State agencies are responding to these pressures with a more structured approach to spring access. What were once informal guidelines have become mandatory regulations in several key states.

  • Utah: Anyone collecting shed antlers between January 1 and May 31 must complete the free, mandatory Antler Gathering Ethics Course each year. Previously, the requirement applied only from February 1 to April 15, but the Utah Wildlife Board extended the dates to better protect wildlife in late winter and early spring.
  • Wyoming: Since 2009, Wyoming has closed public lands west of the Continental Divide (excluding the Great Divide Basin) to shed antler and horn collection from January 1 through April 30 each year. More recently, the Game and Fish Commission has added additional closure areas, set specific opening dates and times, and staggered access so residents can begin collecting earlier than nonresidents, helping manage pressure from commercial and out‑of‑state shed hunters.
  • Montana: A 2025 law created a $50 nonresident shed antler license for Wildlife Management Areas and bars nonresidents from picking up antlers on WMAs with seasonal closures for the first seven days after they open in spring. Most WMAs remain closed to all public entry until mid‑May—many open at noon on May 15—to protect wintering wildlife before crowds show up on the opener.
  • Colorado: On public lands west of I‑25, shed antler and horn collection is closed from January 1 through April 30 each year. In the Gunnison Basin and several nearby units, Colorado Parks and Wildlife also bars collection before 10 a.m. from May 1–15 to reduce disturbance to Gunnison sage‑grouse during lekking and nesting.

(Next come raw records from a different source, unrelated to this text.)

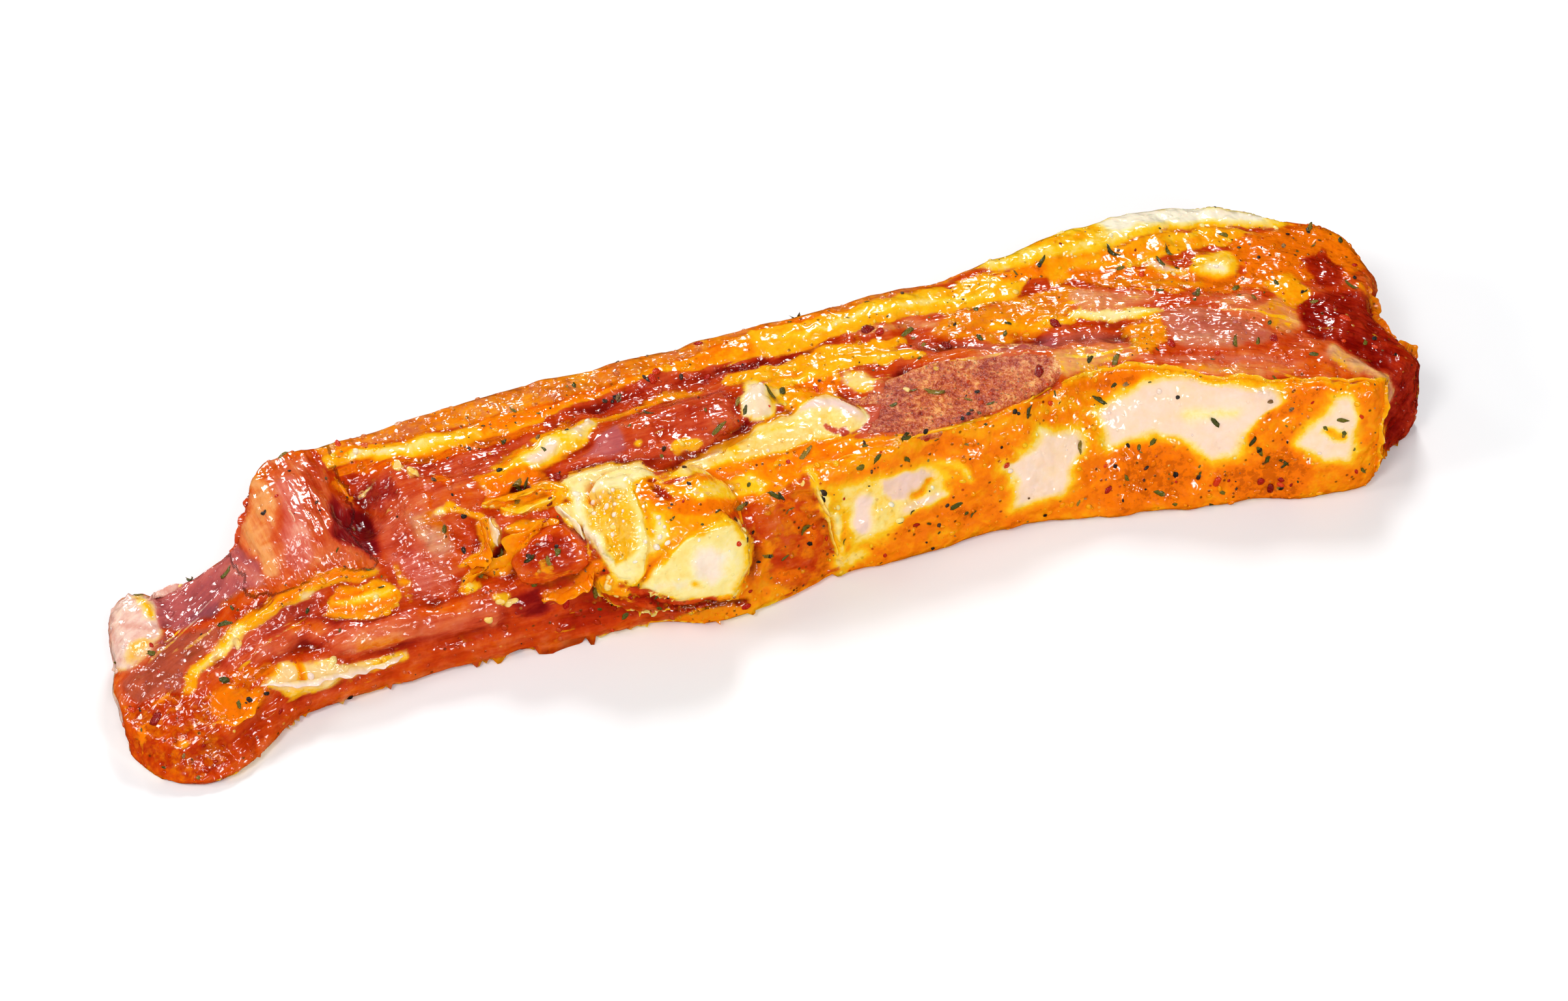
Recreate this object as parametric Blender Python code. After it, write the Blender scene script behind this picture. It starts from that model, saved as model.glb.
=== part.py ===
"""Raw bone-in pork belly slice, lying on its lower cut face.

X runs along the slice, +Y is the rind side, -Y the rib side and +Z is up. The origin is at the
bottom centre of the whole slice. Three solids: the flesh with its fat and rind, the sawn rib that
shows in the upper cut face, and the block of rib cartilage at the front. Units are metres.
"""

import math

import bmesh
import bpy
import numpy as np

# Driving dimensions
LEFT_END = -0.1265
RIGHT_END = 0.1320
STATION_STEP = 0.0035          # spacing of the cross-sections along X
NODE_GAP = 0.0003              # clearance between neighbouring solids
FOOT_RADIUS = 0.0022           # rounding where a side meets the flat underside
EDGE_RADIUS = 0.0034           # rounding where a side meets the top
FOOT_SHARE = 0.3               # roundings never take more than these shares of a thin end
EDGE_SHARE = 0.6
UNDERSIDE_SPANS = 4
TOP_SPANS = 22
ARC_SPANS = 3
FACE_SPANS = 3

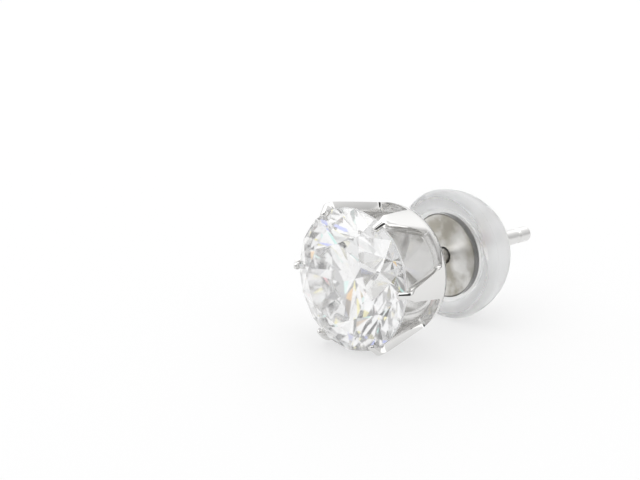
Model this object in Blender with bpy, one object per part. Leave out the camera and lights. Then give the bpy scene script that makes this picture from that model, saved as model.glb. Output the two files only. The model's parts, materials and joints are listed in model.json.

Ethical Considerations for the Spring

The goal isn't to stop shed hunting, but to ensure the pursuit doesn't compromise the fall hunt. After all, the Club does recognize “pick ups” in its records. Ethical behavior in the spring involves a few basic shifts in our conduct afield.

  1. Prioritize the Green-Up: Wait to enter the hills until the grass is growing and the animals have naturally moved toward higher elevations. If the herds are still visible on their winter grounds, it is too early to be there.
  2. Manage Your Impact: Many experts recommend leaving dogs at home in the early spring. Even a well-trained dog can trigger a much larger flight distance in elk and deer than a human on foot.
  3. Use Your Glass: Scout from a distance. If you see animals in the area you intended to hike, move to a different drainage.

B&C Policy on Found or Picked-Up Trophies

The Boone and Crockett Club sets the rules for entering a trophy into its record books, which are based primarily on principles of wildlife conservation and Fair Chase. The fact that the Records Program accepts entries that have not been harvested by a hunter but instead are "found" by people (whether on a hunt or not) may be surprising to some, but there are sound reasons for doing so.

Found trophies include animals that die of natural causes, such as advanced age, environmental factors, and predation. Found trophies also include animals that die of unnatural causes, such as vehicle collisions. Found entries, along with the locations where found, are listed as "picked up" in the B&C record books to distinguish them from hunter-taken entries, which are subject to different eligibility requirements, including the principles of fair chase.

The Boone and Crockett Club's big game records are a set of wildlife and hunting data the Club began collecting over a century ago to track the recovery of big game populations from decades of unregulated overharvesting. The focus today is on monitoring the quality and distribution of specimens that natural conditions and sound wildlife management can produce.

Having sportsmen participate in this data collection system by voluntarily submitting their trophies is vital. Having people submit trophies they find is equally important. Mature males that have lived long enough in the wild under favorable conditions to grow large antlers, horns, or skulls to qualify for the B&C record book are indicators of healthy ecosystems, balanced age structures within a given population, acceptable mortality (natural and human-caused), and sustainable recruitment. The Boone and Crockett Club maintains that all trophies, both harvested by hunters and found, contribute to the data set that helps game managers adopt successful policies to benefit big-game populations in North America. The Records Program was never intended to be a numeric ranking of a hunter's skills.